In the immediate aftermath of Mughniyeh’s death, it became obvious – based on the Internet posts of Hezbollah supporters in pro-Hezbollah chatrooms – that the supposed-fans of Mughniyeh had no idea who the guy really was. Yet within a 24-hour period, he was rapidly morphing into some bizarre form of cult hero.
Of course, we can’t lay all the blame at the BBC's doorstep. Practically every major media outlet in the world had a hand in this. It was a relatively big story, a story no one could ignore. But perhaps we journalists could have packaged it differently. We could have looked at the tactical significance: Mughniyeh was an international thug. Here’s who he worked for. Here’s what he did. Now he’s been killed. Then the strategic significance: What intelligence was perhaps gleaned. How might this shakeup his organization. Who are the others we’re looking to get.
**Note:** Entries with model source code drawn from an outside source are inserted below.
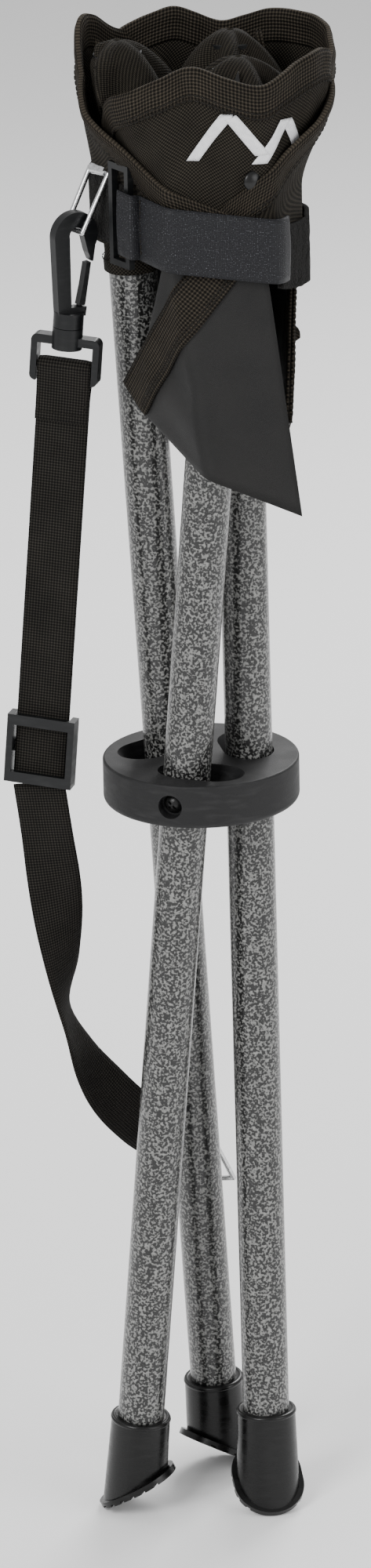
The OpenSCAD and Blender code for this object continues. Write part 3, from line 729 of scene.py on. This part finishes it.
def add_seat_panel(k, layer):
    flap = Flap(k, layer)
    last = flap.half_width * flap.shown
    covered = 0.0 if flap.name == "a_outer" else 0.86 * HEM_W / math.sin(HALF_CORNER)
    grid, uv = [], []
    for y in flap.row_values(0.0, last):
        first, end = flap.span(y)
        cloth_x = np.linspace(min(first + covered, end - 0.5 * MM), end, 30)
        grid.append([flap.place(x, y)[0] for x in cloth_x])
        uv.append([(x, y) for x in cloth_x])
    panel = slab(f"seat_cloth_{flap.name}", np.array(grid), FABRIC_T, "coated_fabric", np.array(uv))
    over = 1.3 * MM if flap.name == "a_outer" else 0.0
    hem_xy = np.array([[flap.hem_point(along, across) for across in np.linspace(0, 1, 8)]
                       for along in np.linspace(0, 1, 48)])
    hem_grid = np.array([[flap.place(x, y, over)[0] for x, y in row] for row in hem_xy])
    hem_t = np.full(8, 1.7 * MM)
    hem_t[[0, -1]] = 1.0 * MM
    hem = slab(f"seat_hem_{flap.name}", hem_grid, hem_t, "hem_webbing", grid_uv(hem_grid))
    sewing = []
    for n, share in enumerate((0.12, 0.2, 0.92)):
        points = [flap.hem_point(along, share) for along in np.linspace(0.04, 1, 60)]
        placed = [flap.place(x, y, over + 0.75 * MM) for x, y in points]
        line = [point for point, normal in placed]
        normals = np.array([normal for point, normal in placed])
        name = f"seat_seam_{flap.name}_{n}"
        sewing.append(stitches(name, line, normals, 2.8 * MM, 2.5 * MM, 0.55 * MM, 0.0))
    for obj in (panel, hem, *sewing):
        blend_over_crease(obj, flap)
    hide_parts(f"seat_{flap.name}", f"tip_{flap.name}")
    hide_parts(f"hem_{flap.name}", f"tip_hem_{flap.name}")


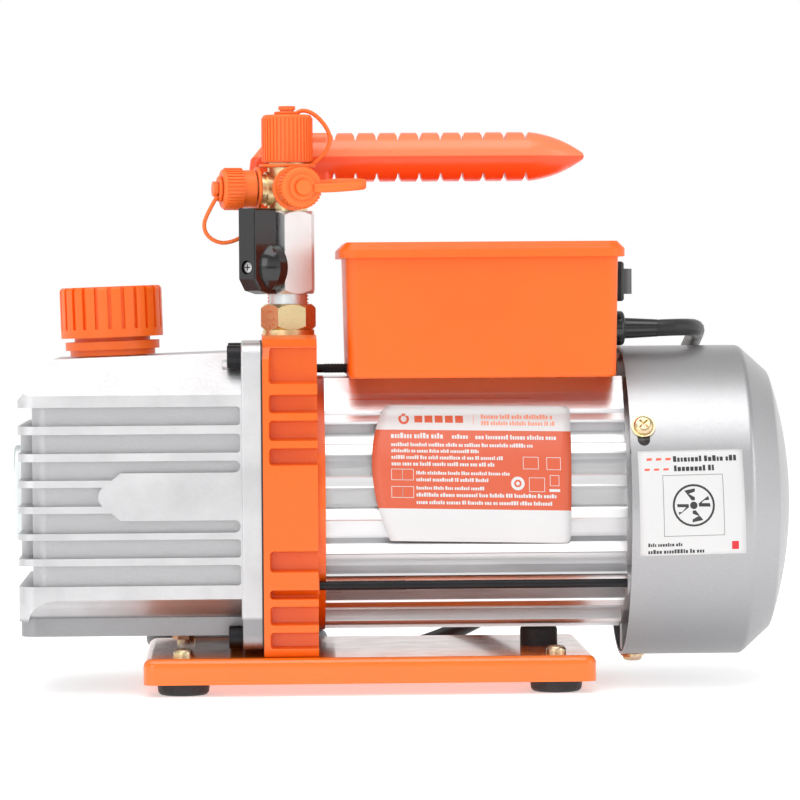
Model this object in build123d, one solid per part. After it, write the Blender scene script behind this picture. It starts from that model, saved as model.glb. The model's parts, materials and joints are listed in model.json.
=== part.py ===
from build123d import *
import os
from math import acos, asin, atan2, cos, degrees, hypot, pi, radians, sin, sqrt, tan

# Two-stage rotary vane vacuum pump, direct drive, with a carry handle.
# Millimetres. +X runs from the oil box to the fan, -Y is the front (label) side, +Z is up.
# The origin is on the ground under the middle of the pump, without its mains lead.

os.makedirs("parts", exist_ok=True)

# --- driving dimensions ---------------------------------------------------------------
AXIS_Z = 80.0              # height of the shaft
X_MIN = -170.0             # face of the sight glass bezel
X_MAX = 170.0              # crown of the fan cover

PLATE_X = (-113.0, 81.0)
PLATE_HALF_Y = 60.0
PLATE_TOP = 16.3
PLATE_LIP = 5.2            # lower edge of the tray's bent rim
PLATE_SHEET = 2.5
FOOT_X = (-96.0, 64.5)
FOOT_HALF_Y = 45.0
FOOT_R = 12.3
BUMPER_X = 60.0
BUMPER_R = 8.2

BRACKET_X = (-61.2, -37.8)
BRACKET_HALF_Y = 58.0
BRACKET_TOP = 154.0
SPIGOT_X = -34.5           # motor face of the bracket
SPIGOT_R = 56.0
POCKET_DEPTH = 6.0
RIB_HALF = 1.5
RIB_HEIGHTS = (130.5, 119.4, 107.6, 97.1, 63.5, 39.8, 28.7, 18.5)
TOP_POCKET_Z = (133.4, 149.5)
BULGE_Z = (66.9, 92.9)
BOSS_Z = (45.3, 52.9)

FLANGE_X = (-70.3, -62.0)  # flange of the oil box
FLANGE_HALF_Y = 56.5
FLANGE_Z = (19.6, 151.0)
BOX_END_X = -166.0
BOX_HALF_Y = 56.0
BOX_TOP = 146.9
BOX_TOP_SLOPE = 1.8        # degrees, down towards the sight glass
BOX_SHOULDER = 36.0        # half width of the flat top
BOX_BAND_Z = 41.6
BOX_LIP_Z = (24.7, 32.6)
BOX_LIP_Y = 37.0
BOX_FLOOR = 31.0
GROOVE_DEPTH = 4.2
GROOVES = ((47.5, 56.3), (59.4, 67.3), (70.1, 78.7), (81.7, 89.8),
           (92.8, 100.9), (104.3, 112.4), (116.0, 124.0))
PAD_Z = (75.4, 95.8)
PAD_X = -122.0
BOX_SCREW_Y = 45.0
BOX_SCREW_Z = (24.4, 145.0)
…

Instead, too many reporters proclaimed Mughniyeh’s demise as if it were the death of Suleiman the Magnificent. The coverage spurred Sheikh Muhammad Hussein Fadlallah, a Hezbollah founder who – amazingly – has had op-eds published in the Washington Post and Newsweek, to declare: “The resistance [Hezbollah] has lost one of its pillars.” Then Hezbollah’s secretary general Hassan Nasrallah got so juiced up he was declaring “open war” with Israel. Even Gen. Michel Sleiman, the commander-in-chief of the Lebanese armed forces and the man who could become president of Lebanon, was compelled to pay public condolences to the Mughniyeh family, many of whom are deeply involved in the business of international terror.
No matter who paid for it, planned it, provided ground-zero operational support, or detonated the device, the killing of Mughniyeh was one of many tactical victories – usually covert, thus unpublicized – for the U.S. and its allies in the war on terror. In the end, however, the Western media’s handling of it, may have given the enemy some strategic leverage.